• **Exercise brief**:
Repeat exactly the lines from the start through the line with "return spots(place, (-span", both ends included.

• **Source excerpt**:
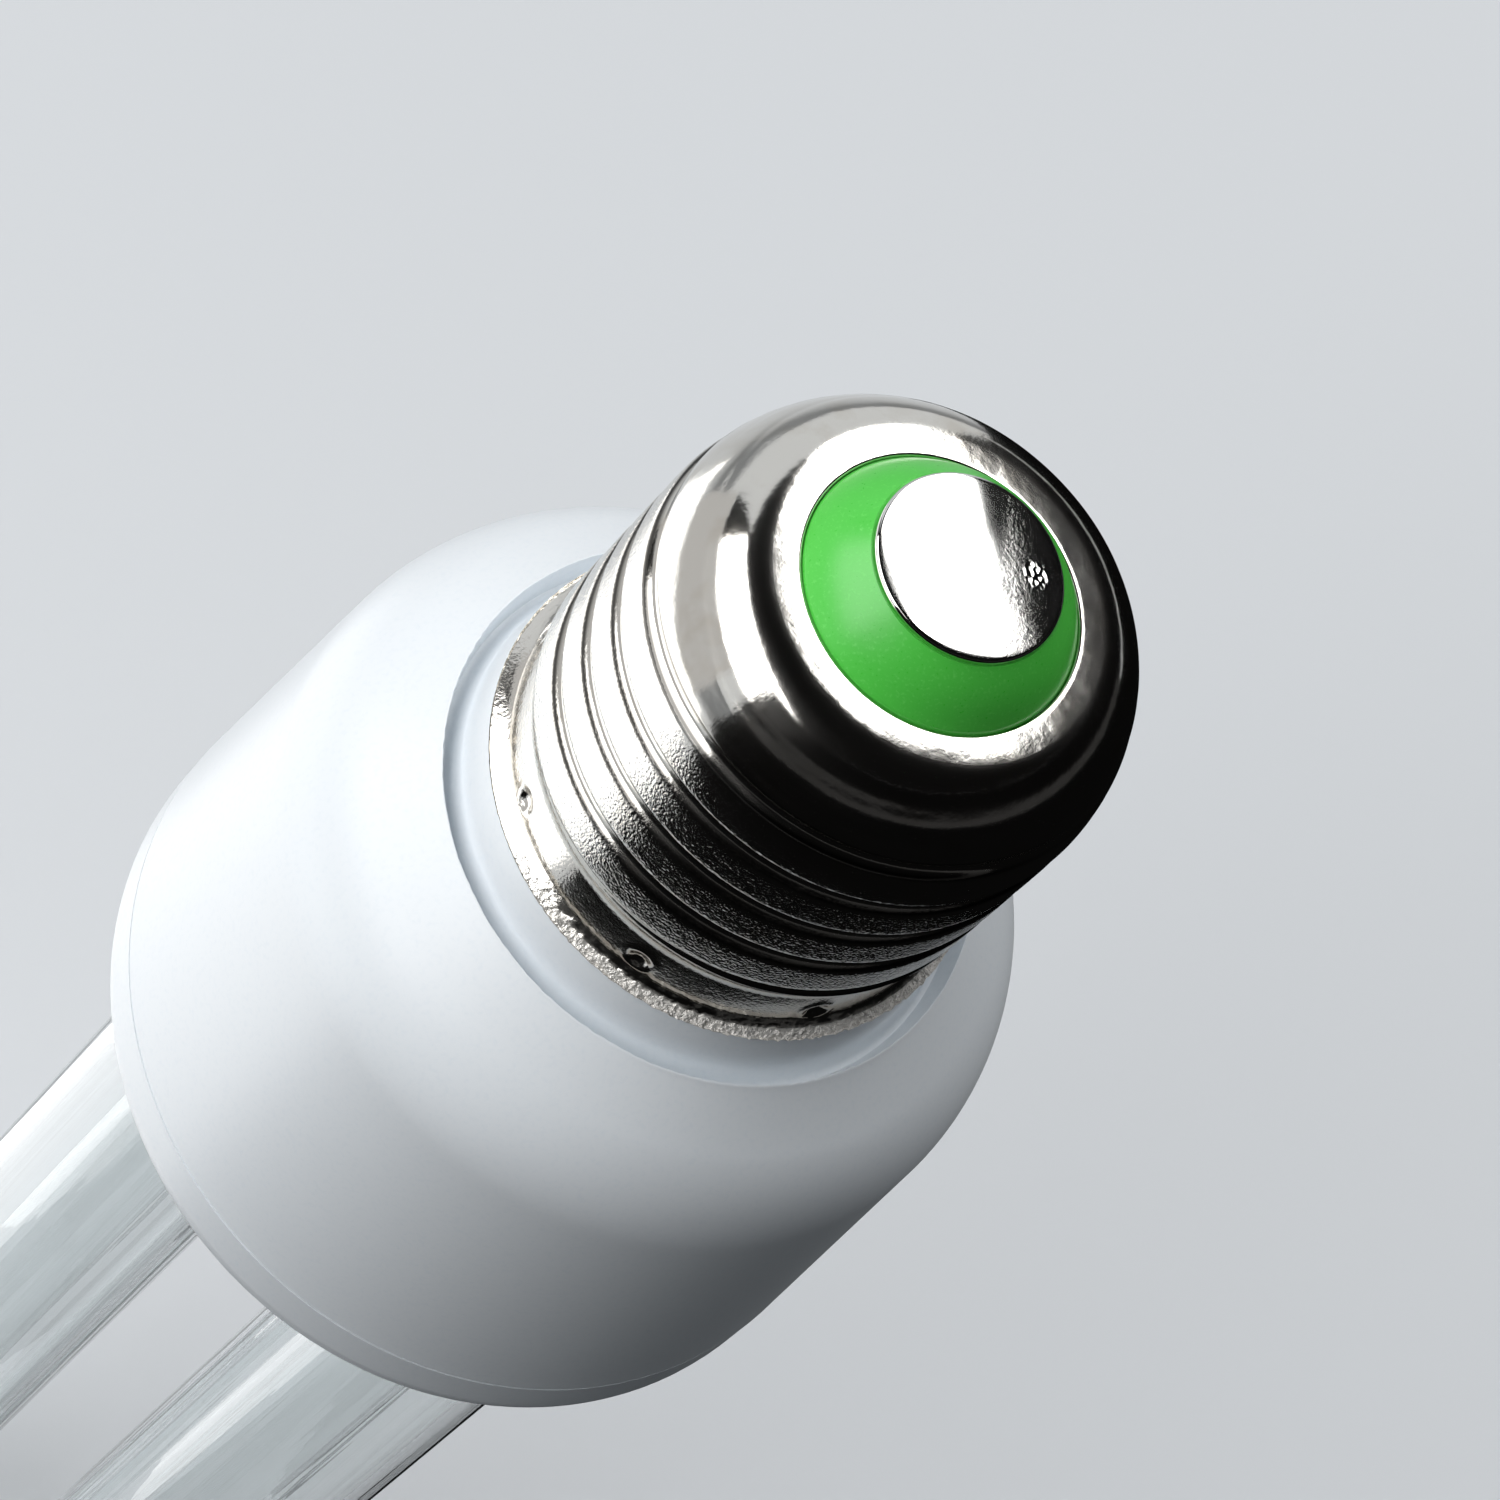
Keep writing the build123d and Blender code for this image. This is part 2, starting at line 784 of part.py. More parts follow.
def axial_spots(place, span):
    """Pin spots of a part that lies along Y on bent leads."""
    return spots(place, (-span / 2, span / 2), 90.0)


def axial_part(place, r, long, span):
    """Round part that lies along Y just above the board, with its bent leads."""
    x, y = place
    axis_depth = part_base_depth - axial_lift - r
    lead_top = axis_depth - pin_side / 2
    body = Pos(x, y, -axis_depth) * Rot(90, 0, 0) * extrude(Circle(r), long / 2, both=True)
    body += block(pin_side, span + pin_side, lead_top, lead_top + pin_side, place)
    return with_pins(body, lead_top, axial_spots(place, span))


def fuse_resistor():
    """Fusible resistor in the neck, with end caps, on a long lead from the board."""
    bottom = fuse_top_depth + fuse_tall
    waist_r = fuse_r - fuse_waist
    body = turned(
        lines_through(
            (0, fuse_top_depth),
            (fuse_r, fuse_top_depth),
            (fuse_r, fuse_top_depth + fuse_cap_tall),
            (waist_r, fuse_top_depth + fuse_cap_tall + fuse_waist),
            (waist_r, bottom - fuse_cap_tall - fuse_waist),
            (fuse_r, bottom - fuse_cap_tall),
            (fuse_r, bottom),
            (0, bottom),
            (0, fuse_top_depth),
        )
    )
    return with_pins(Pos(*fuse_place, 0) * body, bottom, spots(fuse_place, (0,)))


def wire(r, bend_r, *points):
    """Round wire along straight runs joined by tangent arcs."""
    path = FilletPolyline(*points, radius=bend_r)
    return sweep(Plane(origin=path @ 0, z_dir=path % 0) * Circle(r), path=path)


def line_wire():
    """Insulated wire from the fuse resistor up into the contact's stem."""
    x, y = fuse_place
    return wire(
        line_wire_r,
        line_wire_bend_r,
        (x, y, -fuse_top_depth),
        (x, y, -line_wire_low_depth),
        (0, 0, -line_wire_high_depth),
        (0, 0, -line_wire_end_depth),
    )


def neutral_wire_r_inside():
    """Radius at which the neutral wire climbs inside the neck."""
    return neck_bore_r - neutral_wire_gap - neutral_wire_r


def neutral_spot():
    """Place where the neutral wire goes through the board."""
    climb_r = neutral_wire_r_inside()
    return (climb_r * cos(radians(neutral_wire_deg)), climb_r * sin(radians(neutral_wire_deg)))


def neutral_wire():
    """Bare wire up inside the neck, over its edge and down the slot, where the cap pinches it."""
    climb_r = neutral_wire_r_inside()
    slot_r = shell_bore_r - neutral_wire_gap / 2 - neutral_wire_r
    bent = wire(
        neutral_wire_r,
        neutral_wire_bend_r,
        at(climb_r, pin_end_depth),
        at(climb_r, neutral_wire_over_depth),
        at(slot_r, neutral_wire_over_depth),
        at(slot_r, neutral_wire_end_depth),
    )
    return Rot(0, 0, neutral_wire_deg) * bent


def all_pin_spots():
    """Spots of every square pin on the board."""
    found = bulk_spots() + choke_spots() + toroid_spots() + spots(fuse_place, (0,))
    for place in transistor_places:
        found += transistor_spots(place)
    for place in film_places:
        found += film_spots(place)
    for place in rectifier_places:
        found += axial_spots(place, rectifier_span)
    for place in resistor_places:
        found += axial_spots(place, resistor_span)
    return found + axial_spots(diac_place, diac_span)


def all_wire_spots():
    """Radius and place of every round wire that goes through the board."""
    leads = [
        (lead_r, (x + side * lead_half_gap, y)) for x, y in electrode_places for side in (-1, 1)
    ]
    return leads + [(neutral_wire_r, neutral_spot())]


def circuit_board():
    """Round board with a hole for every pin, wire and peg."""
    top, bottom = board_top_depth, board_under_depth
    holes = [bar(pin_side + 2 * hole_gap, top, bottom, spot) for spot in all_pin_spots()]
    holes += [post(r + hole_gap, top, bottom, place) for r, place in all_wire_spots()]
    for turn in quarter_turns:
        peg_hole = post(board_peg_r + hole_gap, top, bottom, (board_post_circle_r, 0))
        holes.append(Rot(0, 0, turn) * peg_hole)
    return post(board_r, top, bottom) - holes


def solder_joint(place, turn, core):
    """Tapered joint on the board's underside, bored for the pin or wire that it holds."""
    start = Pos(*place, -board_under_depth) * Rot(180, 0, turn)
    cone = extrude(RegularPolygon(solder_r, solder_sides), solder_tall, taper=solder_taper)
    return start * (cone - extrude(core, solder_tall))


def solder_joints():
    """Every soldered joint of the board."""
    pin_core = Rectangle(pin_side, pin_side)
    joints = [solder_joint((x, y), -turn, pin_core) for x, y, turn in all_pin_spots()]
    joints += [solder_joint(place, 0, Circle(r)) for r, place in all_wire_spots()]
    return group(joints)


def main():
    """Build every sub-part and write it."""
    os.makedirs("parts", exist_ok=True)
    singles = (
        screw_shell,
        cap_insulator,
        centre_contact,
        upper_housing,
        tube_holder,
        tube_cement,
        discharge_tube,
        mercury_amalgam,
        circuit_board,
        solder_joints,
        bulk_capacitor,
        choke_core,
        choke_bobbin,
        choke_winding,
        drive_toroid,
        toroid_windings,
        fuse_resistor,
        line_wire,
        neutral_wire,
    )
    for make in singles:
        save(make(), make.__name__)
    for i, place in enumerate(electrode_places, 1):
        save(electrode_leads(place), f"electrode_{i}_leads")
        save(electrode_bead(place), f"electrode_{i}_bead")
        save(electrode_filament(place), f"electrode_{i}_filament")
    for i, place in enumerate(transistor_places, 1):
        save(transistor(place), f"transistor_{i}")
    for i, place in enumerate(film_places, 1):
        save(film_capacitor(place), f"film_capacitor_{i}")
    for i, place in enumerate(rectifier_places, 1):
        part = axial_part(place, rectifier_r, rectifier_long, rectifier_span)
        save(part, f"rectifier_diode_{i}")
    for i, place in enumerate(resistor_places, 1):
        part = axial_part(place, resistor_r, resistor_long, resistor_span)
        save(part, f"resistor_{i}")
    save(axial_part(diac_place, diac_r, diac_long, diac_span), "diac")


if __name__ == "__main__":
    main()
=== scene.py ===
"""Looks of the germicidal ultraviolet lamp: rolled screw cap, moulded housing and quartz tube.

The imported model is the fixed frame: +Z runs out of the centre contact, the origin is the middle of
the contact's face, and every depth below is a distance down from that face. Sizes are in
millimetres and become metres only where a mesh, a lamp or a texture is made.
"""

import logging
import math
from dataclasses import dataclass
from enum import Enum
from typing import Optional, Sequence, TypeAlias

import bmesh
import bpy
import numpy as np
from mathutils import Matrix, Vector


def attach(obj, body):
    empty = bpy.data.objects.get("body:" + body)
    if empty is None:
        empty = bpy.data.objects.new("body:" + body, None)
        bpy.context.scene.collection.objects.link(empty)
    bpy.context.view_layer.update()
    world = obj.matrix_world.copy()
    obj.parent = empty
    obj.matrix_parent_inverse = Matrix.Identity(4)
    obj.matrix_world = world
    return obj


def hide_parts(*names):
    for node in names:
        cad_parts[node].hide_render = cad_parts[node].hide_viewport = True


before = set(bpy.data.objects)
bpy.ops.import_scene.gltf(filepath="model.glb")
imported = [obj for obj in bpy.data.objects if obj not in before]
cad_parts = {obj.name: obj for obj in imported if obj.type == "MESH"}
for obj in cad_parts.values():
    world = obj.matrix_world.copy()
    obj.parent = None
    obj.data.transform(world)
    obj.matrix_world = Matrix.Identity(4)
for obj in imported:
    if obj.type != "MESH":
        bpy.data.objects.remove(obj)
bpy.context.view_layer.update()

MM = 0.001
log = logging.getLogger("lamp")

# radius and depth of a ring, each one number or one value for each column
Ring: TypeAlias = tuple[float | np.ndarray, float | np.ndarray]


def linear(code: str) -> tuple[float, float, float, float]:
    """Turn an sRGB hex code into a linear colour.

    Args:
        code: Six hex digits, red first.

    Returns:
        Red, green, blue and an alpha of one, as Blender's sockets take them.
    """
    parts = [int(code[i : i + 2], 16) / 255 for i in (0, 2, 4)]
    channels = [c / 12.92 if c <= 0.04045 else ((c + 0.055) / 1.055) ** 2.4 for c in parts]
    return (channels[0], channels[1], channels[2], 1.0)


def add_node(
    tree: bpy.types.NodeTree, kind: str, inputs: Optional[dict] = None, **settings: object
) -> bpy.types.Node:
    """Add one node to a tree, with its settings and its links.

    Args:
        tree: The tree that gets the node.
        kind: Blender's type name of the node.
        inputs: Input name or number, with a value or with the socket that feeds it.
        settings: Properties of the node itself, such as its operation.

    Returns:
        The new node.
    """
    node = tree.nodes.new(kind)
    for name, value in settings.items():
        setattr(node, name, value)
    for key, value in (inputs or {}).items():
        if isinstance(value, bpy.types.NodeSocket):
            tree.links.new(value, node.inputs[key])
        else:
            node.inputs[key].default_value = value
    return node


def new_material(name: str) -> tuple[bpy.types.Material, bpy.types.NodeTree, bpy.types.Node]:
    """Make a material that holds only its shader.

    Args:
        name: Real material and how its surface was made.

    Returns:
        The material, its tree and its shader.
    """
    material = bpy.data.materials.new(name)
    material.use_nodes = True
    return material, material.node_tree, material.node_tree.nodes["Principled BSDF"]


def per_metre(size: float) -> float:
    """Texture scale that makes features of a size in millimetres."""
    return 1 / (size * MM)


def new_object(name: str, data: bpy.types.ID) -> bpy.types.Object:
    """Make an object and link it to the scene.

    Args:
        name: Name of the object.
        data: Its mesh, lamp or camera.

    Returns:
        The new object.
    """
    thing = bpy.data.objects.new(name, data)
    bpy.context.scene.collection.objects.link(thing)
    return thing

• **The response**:
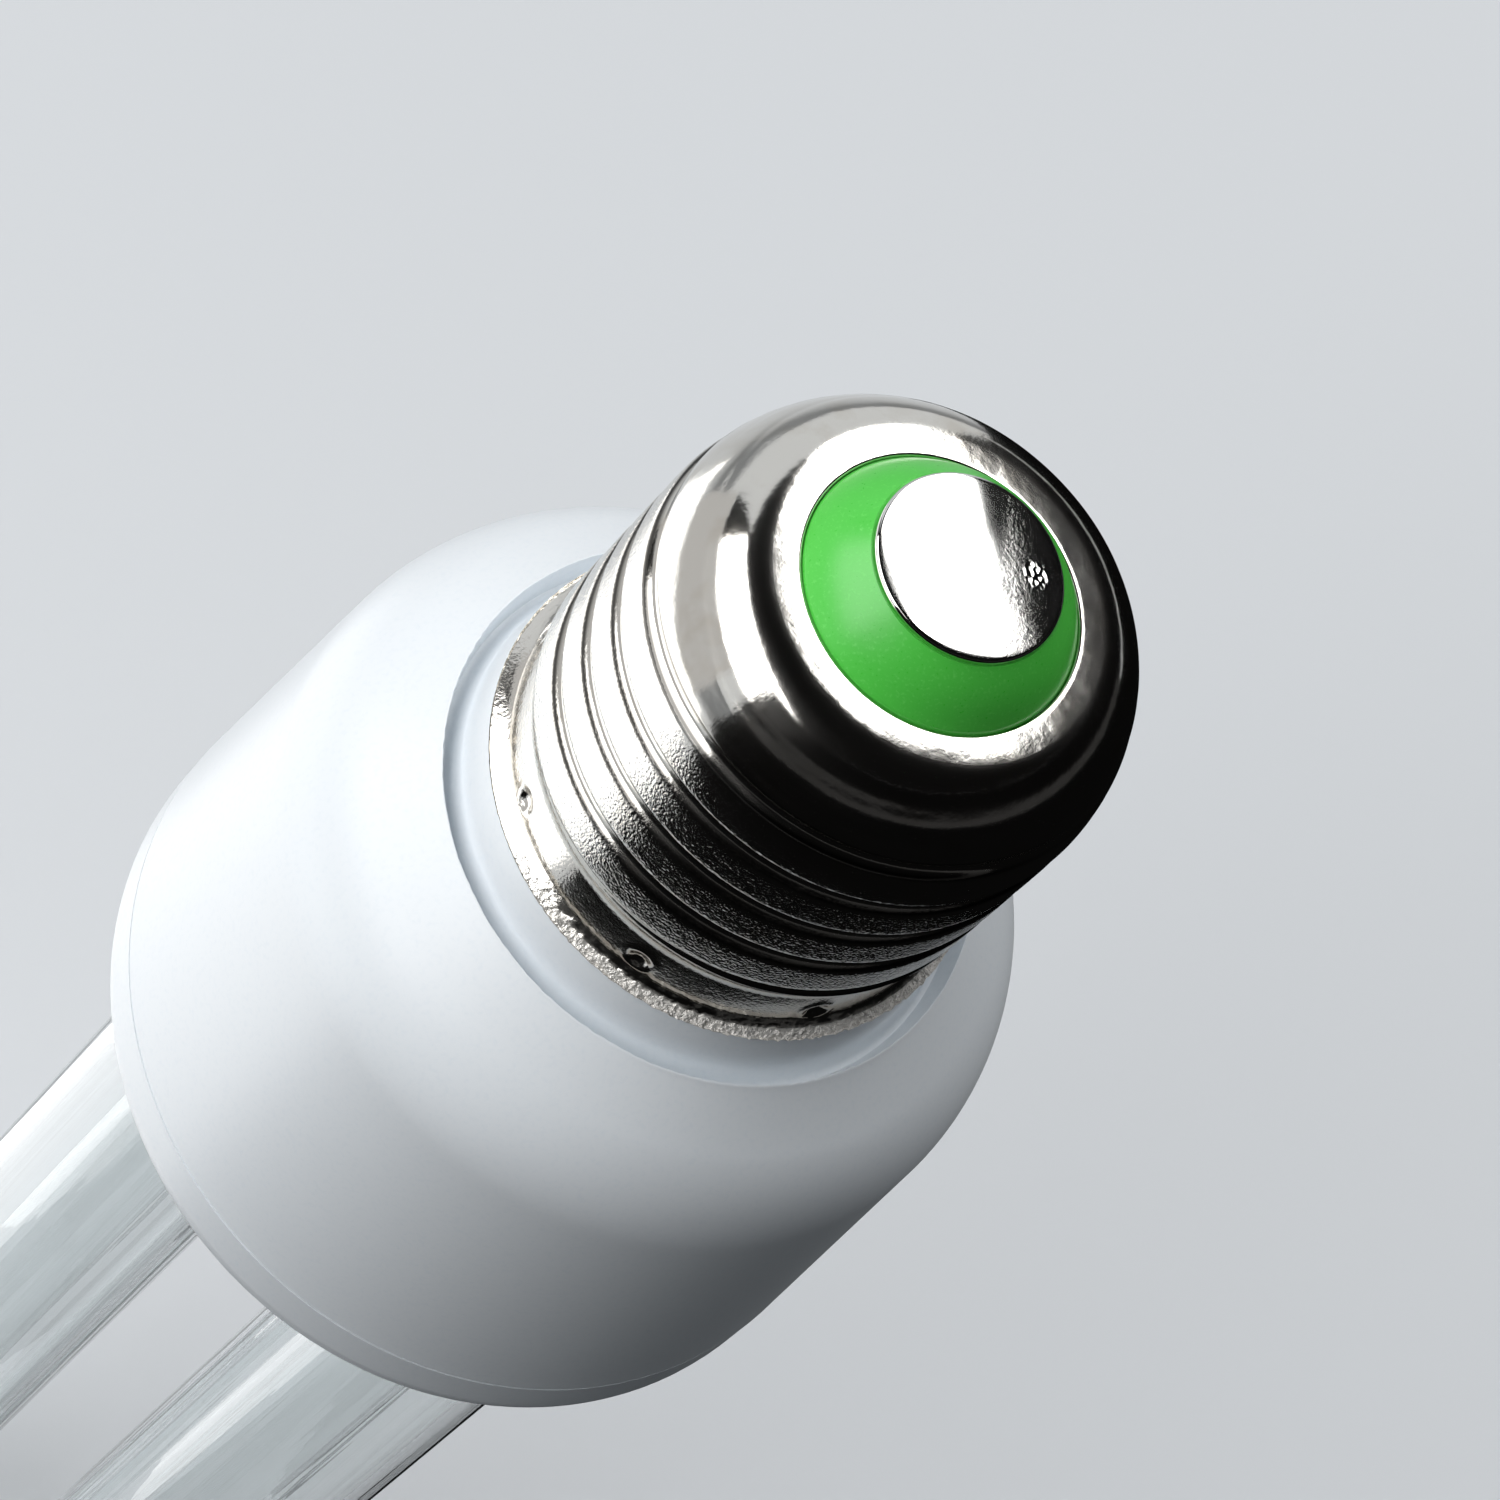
Keep writing the build123d and Blender code for this image. This is part 2, starting at line 784 of part.py. More parts follow.
def axial_spots(place, span):
    """Pin spots of a part that lies along Y on bent leads."""
    return spots(place, (-span / 2, span / 2), 90.0)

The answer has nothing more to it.